Soit, et c'est là l'exigence d'Alban Berg et des compositeurs de la nouvelle école de Vienne, l'écoute contient l'histoire de la musique qu'interprète toute œuvre nouvelle que l'auditeur doit s'exercer à situer dans ses mémoires. Les interactions de la musique avec les évolutions de la société objectivées sont censées placer l'auditeur aux premières loges du désir du compositeur. Désir qui ne relève plus de la magie, du génie inexpliqué, d'une forme d'irrationalité, mais de la matière musicale elle-même. D'un langage à part entière qui récuse sa marginalisation.

 

L'acuité et la précision d'Alban Berg aussi bien que toute logique d'un langage nouveau, absorbe de fait la capacité d'écoute de ceux qui ajoutent l'art à leurs loisirs, à leur temps perdu, le public étant invité par Alban Berg à assister aux répétitions et à lire les partitions.

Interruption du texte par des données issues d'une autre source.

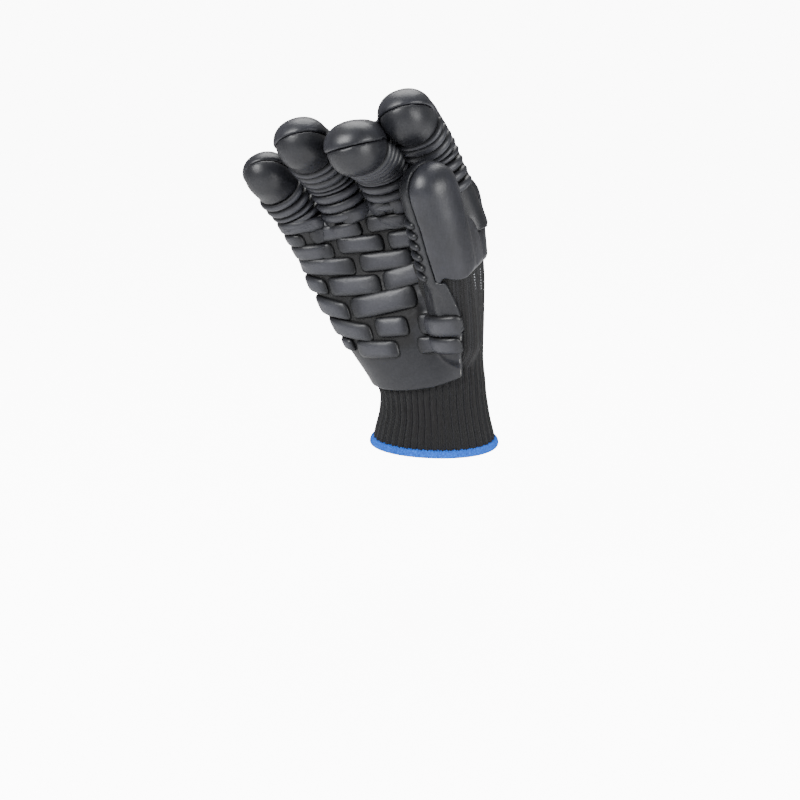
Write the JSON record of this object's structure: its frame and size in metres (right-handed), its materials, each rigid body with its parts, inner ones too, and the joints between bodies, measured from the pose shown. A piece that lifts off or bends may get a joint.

Mais la musique entière, et non pas imitée d'une spécialisation des tâches de plus en plus poussée, n'appelle-t-elle pas nécessairement à une subversion des modes d'organisation de la société qui dépasse de beaucoup le seul domaine musical ?

 

Tant du point de vue de l'interprétation de l'histoire que dans ses écrits et interviews présentant ses propres compositions, la réponse d'Alban Berg tient dans la teneur de ses pièces musicales faites de musique atonale et tonale. Soit une façon originale de lier les durées, les intervalles, les évènements et les ellipses, sans à aucun moment perdre de vue le plaisir libérateur de la musique, visant aussi bien qu'Anton Webern à faire en sorte que des airs de musique dodécaphonique soient à l'avenir sifflotés dans les rues aussi bien que la musique tzigane accompagnant de nos jours encore les scènes de la vie quotidienne. Ses propres œuvres témoignent des progrès de l'écoute, puisque l'atonalité est largement répandue et citée en dehors des cercles de la musique informelle et spectrale.